Since the IPO price is $14, I suspect there are a few possible outcomes:
a) Delisting at a small discount to $14, followed by a re-listing in HKEX.
This is actually the outcome most bullish investors are hoping for. 

a2) Seamless transition to HKEX/China market without much delay
Without a reasonably long pent up period of uncertainty, the sell down will be less severe than (b).

b) Conversion of shares to HKEX.
This is the least favorable outcome. Most investors (if they have not already) would realize the loss for tax reasons. Investors are likely to sell when they list in HKEX due to uncertainty. If Didi decides to go for this route, the time to buy is after they were re-list.

c) Nothing happens
And CCP friendly officials get elected to the board. This is also unfavorable.

2) Initial investment into Futu Holdings, and wrote a contract of only 1 put option for it expiring Dec 31, strike price 40. I expect the probability of this contract to be exercise to be very, very high.

The plan is to invest more when the price drops from 40-> 30.

3) Increase in Alibaba Group due to lower prices. At the moment of writing, Baba in NYSE lost almost 10% last Friday, and this should carry over to Monday's trading in Hong Kong. I am expected to buy more.

They always say: don't catch a falling knife. My left hand brain tells me to use simple TA to find a bottom (none as of now). But the market turns all the time. If one is to wait for clarity, it is often too late... by the time things are clear, the price would already have moved.

At what price would Alibaba be really a steal? I think it is somewhere around the 80 HKD mark. But I am way more conservative than others... and I don't think others would wait.

Notice the language here?

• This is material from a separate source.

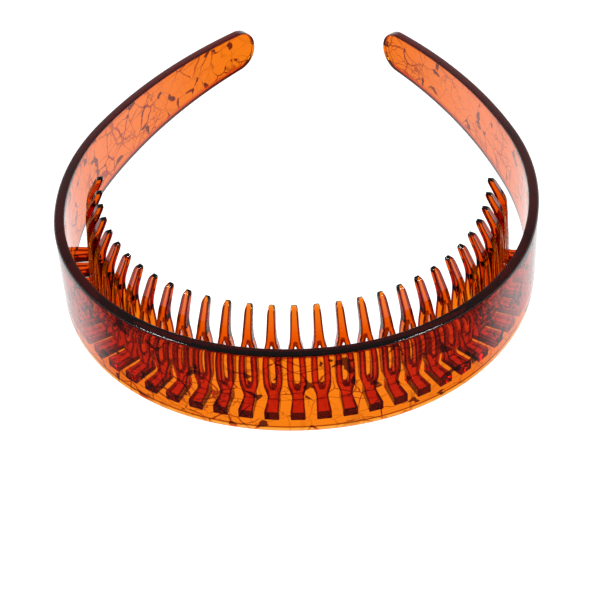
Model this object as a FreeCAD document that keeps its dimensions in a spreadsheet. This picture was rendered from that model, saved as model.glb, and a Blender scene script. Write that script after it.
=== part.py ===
import FreeCAD, Part
import math
import os
import Sketcher

# Comb headband: a C-shaped wall of amber resin standing on its lower edge, with a row of thirty
# forked comb teeth on its inside. The row frame has its origin under the middle of the whole
# object, +Z up, +X to the wearer's right and the crown towards -Y. All sizes are in millimetres.

SIZES = {
    # the wall, seen from above: four tangent arcs on each side of the front
    "band_wall": 2.8,
    "crown_radius": 69.7,
    "temple_radius": 59.8,
    "side_radius": 86.9,
    "tail_radius": 170.7,
    "side_length": 46.7,
    "tail_length": 69.4,
    # the wall, seen from the side: flat below, a shallow arch above
    "crown_height": 26.5,
    "tip_height": 12.4,
    "top_edge_radius": 1600.0,
    "tip_round": 6.0,
    # the comb: where the teeth stand along the wall, counted in tooth pitches from the front
    "tooth_pitch": 6.63,
    "teeth_per_side": 15,
    "row_shift": 0.86,
    "crown_arc_pitches": 3,
    "temple_arc_pitches": 10,
    "flex_pitches": 7,
    "flex_gap": 0.3,
    # a tooth, seen from the side: heights above the lower edge and distances in from mid-wall
    "foot_bottom": 2.35,
    "foot_top": 5.15,
    "stem_outer": 5.85,
    "stem_depth": 2.4,
    "kink_outer": 7.1,
    "kink_height": 24.0,
    "kink_depth": 2.3,
    "tip_outer": 10.8,
    "tip_depth": 1.7,
    "tooth_height": 30.6,
    # a tooth, seen from the front: full widths and the heights that they belong to
    "foot_width": 3.7,
    "foot_shoulder": 4.6,
    "waist_width": 3.0,
    "waist_height": 5.7,
    "fork_width": 4.7,
    "fork_low": 9.5,
    "fork_high": 14.5,
    "neck_width": 2.4,
    "prong_width": 1.85,
    "slot_width": 1.4,
    "slot_bottom": 9.0,
    "slot_shoulder": 17.5,
    "slot_top": 21.5,
    "slot_top_width": 0.2,
    # how far the sheet that trims a tooth to its side view reaches past it
    "room_around": 2.0,
}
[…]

I am thinking about how others would behave: This is already trading.

Having said that, while prices are not great at the moment, it should do OK over time. 5 year horizon.

4) Modest increase in CCRE (832) due to lowering prices

Notes:
I have did an interview with Boon Tee last week and the video was released on Saturday.


The main message was being conservative on investing, hence there were no specifics discussed about my portfolio construction, etc. I think it is great since I write better than I talk (Boon Tee did a great job to convert my mumbling into sensible pieces), and it is quite a dry and technical subject.

I will try to write a year-end review in a few weeks time.